Depuis son échoppe, il entendait plus que les voix des passants. Il écoutait Mohamed Abdelwahab, Oum Kalthoum, le malhoun… et se mit à rêver d’un ailleurs musical. Il s'est, donc, éloigné de la marchandise pour se rapprocher de la note juste. Autodidacte passionné, il apprit auprès de figures marquantes comme Ahmed Bennani, Ben Aïssa El Oufir, Habibi Mbirkou ou encore le violoniste d’exception Houssein Belmeki El Hajjam.

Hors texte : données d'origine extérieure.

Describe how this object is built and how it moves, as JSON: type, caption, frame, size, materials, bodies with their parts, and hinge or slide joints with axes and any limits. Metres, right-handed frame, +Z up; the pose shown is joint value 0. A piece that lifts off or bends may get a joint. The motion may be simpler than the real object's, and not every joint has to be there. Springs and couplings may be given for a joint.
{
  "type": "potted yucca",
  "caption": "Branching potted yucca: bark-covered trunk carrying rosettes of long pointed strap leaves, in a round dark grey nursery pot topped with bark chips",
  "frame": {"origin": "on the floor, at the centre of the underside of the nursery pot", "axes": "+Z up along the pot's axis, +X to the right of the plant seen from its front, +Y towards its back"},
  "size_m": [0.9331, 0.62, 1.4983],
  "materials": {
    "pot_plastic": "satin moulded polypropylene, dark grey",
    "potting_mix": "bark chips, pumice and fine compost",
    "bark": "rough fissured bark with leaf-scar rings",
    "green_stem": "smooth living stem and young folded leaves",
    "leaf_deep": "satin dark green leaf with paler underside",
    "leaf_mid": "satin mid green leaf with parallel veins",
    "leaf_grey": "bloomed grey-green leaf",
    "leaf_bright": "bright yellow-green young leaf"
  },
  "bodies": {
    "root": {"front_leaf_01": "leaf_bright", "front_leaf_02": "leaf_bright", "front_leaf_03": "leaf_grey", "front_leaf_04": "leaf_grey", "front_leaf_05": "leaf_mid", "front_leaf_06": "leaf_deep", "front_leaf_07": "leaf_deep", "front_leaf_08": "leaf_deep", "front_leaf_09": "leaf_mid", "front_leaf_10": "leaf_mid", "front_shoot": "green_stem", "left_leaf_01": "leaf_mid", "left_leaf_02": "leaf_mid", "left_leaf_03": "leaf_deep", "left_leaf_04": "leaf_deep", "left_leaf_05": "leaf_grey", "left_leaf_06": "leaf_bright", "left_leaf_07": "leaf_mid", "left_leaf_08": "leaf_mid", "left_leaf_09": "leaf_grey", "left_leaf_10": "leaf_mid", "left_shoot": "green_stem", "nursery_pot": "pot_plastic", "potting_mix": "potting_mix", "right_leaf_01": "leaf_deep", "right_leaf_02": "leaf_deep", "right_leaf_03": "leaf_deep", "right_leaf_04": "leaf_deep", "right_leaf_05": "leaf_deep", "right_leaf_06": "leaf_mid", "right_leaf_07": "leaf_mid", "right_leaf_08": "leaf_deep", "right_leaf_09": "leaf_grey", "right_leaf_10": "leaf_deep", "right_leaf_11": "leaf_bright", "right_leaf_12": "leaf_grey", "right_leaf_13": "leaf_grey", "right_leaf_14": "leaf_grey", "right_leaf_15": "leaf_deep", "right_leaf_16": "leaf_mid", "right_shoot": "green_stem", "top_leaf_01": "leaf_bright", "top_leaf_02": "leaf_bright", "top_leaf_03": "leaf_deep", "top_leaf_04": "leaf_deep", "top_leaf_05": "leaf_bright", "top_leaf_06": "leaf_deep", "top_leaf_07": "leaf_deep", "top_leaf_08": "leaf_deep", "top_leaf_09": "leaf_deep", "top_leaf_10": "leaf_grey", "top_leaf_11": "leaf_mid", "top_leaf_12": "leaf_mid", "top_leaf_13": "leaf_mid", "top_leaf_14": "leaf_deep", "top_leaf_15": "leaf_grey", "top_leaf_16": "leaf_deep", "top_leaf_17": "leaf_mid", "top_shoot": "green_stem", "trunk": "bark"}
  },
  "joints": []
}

Ahmed Piro monta sa propre formation, invitant certains de ses maîtres à le rejoindre. Ce petit noyau devint un véritable laboratoire musical où s’expérimentaient nuances et transmission. Son fils Taha, violoniste nourri dès l’enfance à cette passion paternelle, intégra l’ensemble et porta à son tour la flamme gharnatie, entre concerts au Maroc et tournées à l’étranger.

Ce 4 juin, le public a pu apprécier deux prestations : celle du groupe de la Zaouia et du Madih, dirigé par le professeur Ali El Alami, et celle du groupe de l’association, sous la baguette d’Adil Piro. Ces moments musicaux, soutenus par l’Office National des Hydrocarbures et des Mines (ONHYM), prolongèrent l’esprit du maître dans l’écho des noubas transmises.

Mais Ahmed Piro ne s'est pas contenté de transmettre oralement. Il inscrivit dans le marbre de l’écriture son savoir. Son ouvrage "Al Ihata Fi Angham Gharnata" compila et classa minutieusement les poèmes et modes du gharnati, selon l’école rbatie. Le musicologue Ahmed Aydoun reconnut en lui un travail de fond comparable à celui de Mohamed Ibn Al Hossain Al Hayek au XVIIIème siècle. Ce travail de mémoire, poursuivi avec "Al Idafa", combla une lacune patrimoniale, donnant aux générations futures un socle de référence.

Ainsi, celui qui maniait l’oud, la mandoline, le banjo et le chant comme autant de prolongements de son âme, ne connaissait d’autre frontière que celle du silence entre deux émotions. Sa vie fut une offrande musicale, un jardin partagé sur les rives du Bouregreg, où l’on jouait, chantait et dégustait la tradition comme un "chabel" frétillant.

Aujourd’hui, l’artiste n’est plus, mais son souffle reste, tel un mode suspendu, une cadence qui se prolonge. On disait de lui qu’il éternuait en gharnati. C’est dire combien cet art l’habitait. Il demeure un passeur essentiel, une étoile andalouse qui ne s’éteindra pas de sitôt.